Amerika, devrimle savaşması için önce İran ve ona bağlı Şii şebbihaların
Suriye sahasına girmesine yeşil ışık yaktı. Diğer yandan Türkiye üzerinden Esad’a
reform çağrıları yaptırarak rejime, ayaklanmayı bastırması için zaman kazandırdı.
Yine eş zamanlı olarak yurtdışında yaşayan seküler Suriyeli muhalif isimleri
Türkiye liderliğinde organize ederek Esad rejiminin alternatifini hazırlamaya
girişti.
Sahada rejime karşı savaşan gruplar “Özgür Suriye Ordusu” adı altında üst
bir yapı oluştururken, muhalefetin siyasi kanadını Suriye Ulusal Konseyi (SUK)
temsil ediyordu. SUK'u finanse eden ABD ve Körfez ülkeleri, giderek artan halk
ayaklanmasını kontrol altına almanın, Esad karşıtı diğer gruplarla birleşmenin
yollarını aramak için Doha'da sık sık toplantılar düzenledi. Bu toplantılar
neticesinde yeni bir yapılanmaya gidildi. Çatı örgütlenmesi olarak planlanan bu
yapının adı “Suriye Devrimi ve Muhalefet Güçleri Ulusal Koalisyonu (SMDGK)”
olarak belirlendi. Başkanlığına Ümmeyye Camii eski imamı Muaz el-Hatib
getirilirken, başkan yardımcılıklarına Riyad Seyf ve Süheyr el-Etesi seçildi.
Bu iki yapının birleştirilmesi planlanmıştı, ancak gerçekleştirilemedi.
Sahadaki durum ile otel lobilerinde yapılan toplantılar birbirlerinden
oldukça kopuktu. Suriye halkına biçilen rol, sahada karşılık bulmuyor, devrime
giydirilmek istenen gömlek kalıbına sığmıyordu.

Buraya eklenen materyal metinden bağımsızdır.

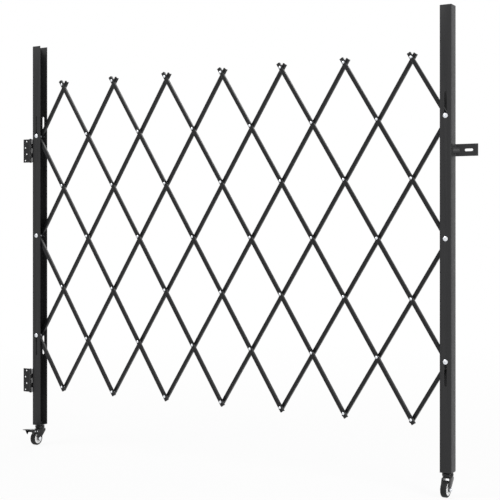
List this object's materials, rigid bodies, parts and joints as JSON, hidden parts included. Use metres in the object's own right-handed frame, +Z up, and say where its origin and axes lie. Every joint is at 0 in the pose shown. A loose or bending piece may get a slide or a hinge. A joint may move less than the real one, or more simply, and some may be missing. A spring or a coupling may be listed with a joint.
{
  "type": "folding security gate",
  "caption": "Folding scissor lattice gate between two channel posts, hung on butt hinges, with a slotted lock plate and swivel casters.",
  "frame": {"origin": "middle of the back face of the top hinge's wall leaf, the face that lies on the wall", "axes": "+X along the open gate from the hinge side to the lock side, +Y from the front to the back, into the wall, +Z up"},
  "size_m": [1.7966, 0.1148, 1.524],
  "materials": {
    "powder_coated_steel": "matt black powder coat, slightly pebbled",
    "zinc_plated_steel": "bright zinc plate",
    "rubber": "matt black moulded rubber",
    "white_plastic": "white moulded plastic"
  },
  "bodies": {
    "wall_leaves": {"hinge_top_wall_leaf": "powder_coated_steel", "hinge_bottom_wall_leaf": "powder_coated_steel", "hinge_top_pin": "zinc_plated_steel", "hinge_bottom_pin": "zinc_plated_steel"},
    "post_left": {"post_left": "powder_coated_steel", "foot_plate_left": "powder_coated_steel", "hinge_top_post_leaf": "powder_coated_steel", "hinge_bottom_post_leaf": "powder_coated_steel", "bolt_left_middle": "zinc_plated_steel", "nut_left_middle": "zinc_plated_steel", "caster_left_housing": "powder_coated_steel", "caster_left_stem_nut": "zinc_plated_steel"},
    "front_bar_01": {"front_bar_01": "powder_coated_steel", "bolt_left_bottom": "zinc_plated_steel", "nut_left_bottom": "zinc_plated_steel"},
    "front_bar_02": {"front_bar_02": "powder_coated_steel"},
    "front_bar_03": {"front_bar_03": "powder_coated_steel"},
    "front_bar_04": {"front_bar_04": "powder_coated_steel"},
    "front_bar_05": {"front_bar_05": "powder_coated_steel"},
    "front_bar_06": {"front_bar_06": "powder_coated_steel"},
    "front_bar_07": {"front_bar_07": "powder_coated_steel"},
    "front_bar_08": {"front_bar_08": "powder_coated_steel"},
    "front_bar_09": {"front_bar_09": "powder_coated_steel"},
    "front_bar_10": {"front_bar_10": "powder_coated_steel", "bolt_right_top": "zinc_plated_steel", "nut_right_top": "zinc_plated_steel"},
    "back_bar_01": {"back_bar_01": "powder_coated_steel", "bolt_left_top": "zinc_plated_steel", "nut_left_top": "zinc_plated_steel"},
    "back_bar_02": {"back_bar_02": "powder_coated_steel"},
    "back_bar_03": {"back_bar_03": "powder_coated_steel"},
    "back_bar_04": {"back_bar_04": "powder_coated_steel"},
    "back_bar_05": {"back_bar_05": "powder_coated_steel"},
    "back_bar_06": {"back_bar_06": "powder_coated_steel"},
    "back_bar_07": {"back_bar_07": "powder_coated_steel"},
    "back_bar_08": {"back_bar_08": "powder_coated_steel"},
    "back_bar_09": {"back_bar_09": "powder_coated_steel"},
    "back_bar_10": {"back_bar_10": "powder_coated_steel", "bolt_right_bottom": "zinc_plated_steel", "nut_right_bottom": "zinc_plated_steel"},
    "post_right": {"post_right": "powder_coated_steel", "foot_plate_right": "powder_coated_steel", "lock_plate": "powder_coated_steel", "bolt_right_middle": "zinc_plated_steel", "nut_right_middle": "zinc_plated_steel", "caster_right_housing": "powder_coated_steel", "caster_right_stem_nut": "zinc_plated_steel"},
    "caster_left_swivel": {"caster_left_fork": "powder_coated_steel", "caster_left_axle": "zinc_plated_steel", "caster_left_axle_nut": "zinc_plated_steel", "caster_left_brake_pin": "zinc_plated_steel"},
    "caster_left_wheel": {"caster_left_tyre": "rubber", "caster_left_hub": "white_plastic"},
    "caster_left_brake": {"caster_left_brake_pedal": "powder_coated_steel"},
    "caster_right_swivel": {"caster_right_fork": "powder_coated_steel", "caster_right_axle": "zinc_plated_steel", "caster_right_axle_nut": "zinc_plated_steel"},
    "caster_right_wheel": {"caster_right_tyre": "rubber", "caster_right_hub": "white_plastic"}
  },
  "joints": [
    {"name": "gate_swing", "type": "hinge", "parent": "wall_leaves", "child": "post_left", "pos_m": [0.02165, -0.005, -0.325], "axis": [0, 0, -1], "range_deg": [0, 175]},
    {"name": "lattice_fold", "type": "hinge", "parent": "post_left", "child": "back_bar_02", "pos_m": [0.04595, 0.0207, -0.325], "axis": [0, -1, 0], "range_deg": [0, 29]},
    {"name": "front_bar_02_turn", "type": "hinge", "parent": "post_left", "child": "front_bar_02", "pos_m": [0.04595, 0.0207, -0.325], "axis": [0, -1, 0], "range_deg": [-29, 0]},
    {"name": "front_bar_03_turn", "type": "hinge", "parent": "back_bar_02", "child": "front_bar_03", "pos_m": [0.16298, 0.0207, -0.1345], "axis": [0, -1, 0], "range_deg": [-58, 0]},
    {"name": "front_bar_04_turn", "type": "hinge", "parent": "back_bar_02", "child": "front_bar_04", "pos_m": [0.28001, 0.0207, 0.056], "axis": [0, -1, 0], "range_deg": [-58, 0]},
    {"name": "front_bar_05_turn", "type": "hinge", "parent": "back_bar_02", "child": "front_bar_05", "pos_m": [0.39704, 0.0207, 0.2465], "axis": [0, -1, 0], "range_deg": [-58, 0]},
    {"name": "back_bar_03_turn", "type": "hinge", "parent": "front_bar_02", "child": "back_bar_03", "pos_m": [0.16298, 0.0207, -0.5155], "axis": [0, -1, 0], "range_deg": [0, 58]},
    {"name": "back_bar_04_turn", "type": "hinge", "parent": "front_bar_02", "child": "back_bar_04", "pos_m": [0.28001, 0.0207, -0.706], "axis": [0, -1, 0], "range_deg": [0, 58]},
    {"name": "back_bar_05_turn", "type": "hinge", "parent": "front_bar_02", "child": "back_bar_05", "pos_m": [0.39704, 0.0207, -0.8965], "axis": [0, -1, 0], "range_deg": [0, 58]},
    {"name": "back_bar_01_turn", "type": "hinge", "parent": "front_bar_03", "child": "back_bar_01", "pos_m": [0.04595, 0.0207, 0.056], "axis": [0, -1, 0], "range_deg": [0, 58]},
    {"name": "front_bar_01_turn", "type": "hinge", "parent": "back_bar_03", "child": "front_bar_01", "pos_m": [0.04595, 0.0207, -0.706], "axis": [0, -1, 0], "range_deg": [-58, 0]},
    {"name": "back_bar_06_turn", "type": "hinge", "parent": "front_bar_05", "child": "back_bar_06", "pos_m": [0.86515, 0.0207, -0.5155], "axis": [0, -1, 0], "range_deg": [0, 58]},
    {"name": "back_bar_07_turn", "type": "hinge", "parent": "front_bar_05", "child": "back_bar_07", "pos_m": [0.98218, 0.0207, -0.706], "axis": [0, -1, 0], "range_deg": [0, 58]},
    {"name": "back_bar_08_turn", "type": "hinge", "parent": "front_bar_05", "child": "back_bar_08", "pos_m": [1.09921, 0.0207, -0.8965], "axis": [0, -1, 0], "range_deg": [0, 58]},
    {"name": "front_bar_06_turn", "type": "hinge", "parent": "back_bar_05", "child": "front_bar_06", "pos_m": [0.86515, 0.0207, -0.1345], "axis": [0, -1, 0], "range_deg": [-58, 0]},
    {"name": "front_bar_07_turn", "type": "hinge", "parent": "back_bar_05", "child": "front_bar_07", "pos_m": [0.98218, 0.0207, 0.056], "axis": [0, -1, 0], "range_deg": [-58, 0]},
    {"name": "front_bar_08_turn", "type": "hinge", "parent": "back_bar_05", "child": "front_bar_08", "pos_m": [1.09921, 0.0207, 0.2465], "axis": [0, -1, 0], "range_deg": [-58, 0]},
    {"name": "front_bar_09_turn", "type": "hinge", "parent": "back_bar_08", "child": "front_bar_09", "pos_m": [1.56732, 0.0207, -0.1345], "axis": [0, -1, 0], "range_deg": [-58, 0]},
    {"name": "front_bar_10_turn", "type": "hinge", "parent": "back_bar_08", "child": "front_bar_10", "pos_m": [1.68435, 0.0207, 0.056], "axis": [0, -1, 0], "range_deg": [-58, 0]},
    {"name": "back_bar_09_turn", "type": "hinge", "parent": "front_bar_08", "child": "back_bar_09", "pos_m": [1.56732, 0.0207, -0.5155], "axis": [0, -1, 0], "range_deg": [0, 58]},
    {"name": "back_bar_10_turn", "type": "hinge", "parent": "front_bar_08", "child": "back_bar_10", "pos_m": [1.68435, 0.0207, -0.706], "axis": [0, -1, 0], "range_deg": [0, 58]},
    {"name": "post_right_turn", "type": "hinge", "parent": "front_bar_09", "child": "post_right", "pos_m": [1.68435, 0.0207, -0.325], "axis": [0, -1, 0], "range_deg": [0, 29]},
    {"name": "caster_left_swivel_turn", "type": "hinge", "parent": "post_left", "child": "caster_left_swivel", "pos_m": [0.0457, 0.0207, -1.0625], "axis": [0, 0, 1], "continuous": true},
    {"name": "caster_left_wheel_spin", "type": "hinge", "parent": "caster_left_swivel", "child": "caster_left_wheel", "pos_m": [0.0457, 0.0007, -1.0985], "axis": [1, 0, 0], "continuous": true},
    {"name": "caster_right_swivel_turn", "type": "hinge", "parent": "post_right", "child": "caster_right_swivel", "pos_m": [1.6846, 0.0207, -1.0625], "axis": [0, 0, 1], "continuous": true},
    {"name": "caster_right_wheel_spin", "type": "hinge", "parent": "caster_right_swivel", "child": "caster_right_wheel", "pos_m": [1.6846, 0.0007, -1.0985], "axis": [1, 0, 0], "continuous": true},
    {"name": "caster_left_brake_press", "type": "hinge", "parent": "caster_left_swivel", "child": "caster_left_brake", "pos_m": [0.0457, -0.0063, -1.0705], "axis": [1, 0, 0], "range_deg": [0, 9]}
  ],
  "couplings": [
    {"joint": "front_bar_02_turn", "follows": "lattice_fold", "ratio": -1},
    {"joint": "front_bar_03_turn", "follows": "lattice_fold", "ratio": -2},
    {"joint": "front_bar_04_turn", "follows": "lattice_fold", "ratio": -2},
    {"joint": "front_bar_05_turn", "follows": "lattice_fold", "ratio": -2},
    {"joint": "back_bar_03_turn", "follows": "lattice_fold", "ratio": 2},
    {"joint": "back_bar_04_turn", "follows": "lattice_fold", "ratio": 2},
    {"joint": "back_bar_05_turn", "follows": "lattice_fold", "ratio": 2},
    {"joint": "back_bar_01_turn", "follows": "lattice_fold", "ratio": 2},
    {"joint": "front_bar_01_turn", "follows": "lattice_fold", "ratio": -2},
    {"joint": "back_bar_06_turn", "follows": "lattice_fold", "ratio": 2},
    {"joint": "back_bar_07_turn", "follows": "lattice_fold", "ratio": 2},
    {"joint": "back_bar_08_turn", "follows": "lattice_fold", "ratio": 2},
    {"joint": "front_bar_06_turn", "follows": "lattice_fold", "ratio": -2},
    {"joint": "front_bar_07_turn", "follows": "lattice_fold", "ratio": -2},
    {"joint": "front_bar_08_turn", "follows": "lattice_fold", "ratio": -2},
    {"joint": "front_bar_09_turn", "follows": "lattice_fold", "ratio": -2},
    {"joint": "front_bar_10_turn", "follows": "lattice_fold", "ratio": -2},
    {"joint": "back_bar_09_turn", "follows": "lattice_fold", "ratio": 2},
    {"joint": "back_bar_10_turn", "follows": "lattice_fold", "ratio": 2},
    {"joint": "post_right_turn", "follows": "lattice_fold", "ratio": 1}
  ]
}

Suriye halkının hiç rağbet göstermediği –“Otel lobisi devrimcileri” olarak da
anılan- SMDGK başkanları, sık sık değişmek zorunda kaldı. Dokuz başkan değiştiren
Ulusal Koalisyonun başına kimler geçmedi ki; Muaz el-Hatip, George Sabra, Ahmet
el-Cerba, Hadi el-Bahra, Halid Hoca, Enes el-Ebda, Riad Seif, Nasır el-Hariri,
Salim el-Muslat… Batılı ülkelerin desteği ile kurulan bu Ulusal Konsey ve
Ulusal Koalisyon, Batı’nın siyasal entrikalarının yanında yer alması,
çözümlerini kâfir Batı’dan dilenmesi, müdahalede bulunsunlar diye onlara adeta yalvarması,
yardım ve zaferi Allah’tan değil Batı’dan beklemesi, Suriye halkı nezdinde
onları tamamen bitirdi. Halk, İslam’dan, şer’i hükümlerden uzak, demokrasiyi
önceleyen liderlerden yüz çevirip “otel devrimcileri bizi yönetemez” diyerek,
onlara hiçbir zaman itaat etmeyeceğini ilan etti.

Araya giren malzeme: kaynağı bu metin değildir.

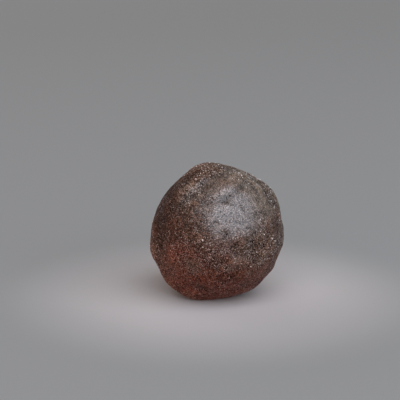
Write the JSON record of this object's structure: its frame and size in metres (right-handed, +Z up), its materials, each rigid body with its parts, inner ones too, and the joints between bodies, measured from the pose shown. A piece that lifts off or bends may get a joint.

ABD aynı zamanda Kürt kartını da kullanarak, PKK’nın Suriye kolu PYD’yi,
Suriye’nin kuzeyine yerleştirip askerî ve siyasi olarak destekledi. Böylece
Kürtlerin İslami devrim safına katılmasına engel oldu. Ancak tüm bunlar,
devrimin bitirilmesi için yeterli olmayınca -Arap Birliği gözlemcisi olarak
Suriye’de yapılan çalışmaların Esad rejimine zaman kazandırmaktan öte bir
amacının olmadığını anlayınca görevinden istifa eden Enver Malik’in belirttiği
üzere-, Amerika, Irak ve İran arasında yapılan bir güvenlik anlaşmasının
neticesinde tekfirci grupların, Irak’taki Ebu Gureyb cezaevinden çıkartılarak
Suriye’ye girmeleri sağlandı.
2013 yılında Esad rejimi düşmek üzereyken Suriye’ye giren bu gruplar, “Irak
Şam İslam Devleti (IŞİD/DAEŞ)” ismi altında, Ebubekir Bağdadi liderliğinde
birleştiler. DAEŞ örgütü, Suriyeli muhaliflerin ellerindeki bölgelere
saldırarak savaşın seyrinin değişmesine, rejime yönelik baskının azalmasına
neden oldu. Muhalifler DAEŞ’e karşı kendilerini korumak zorunda kalırken,
rejimle devam eden şiddetli savaş da ciddi manada yara aldı.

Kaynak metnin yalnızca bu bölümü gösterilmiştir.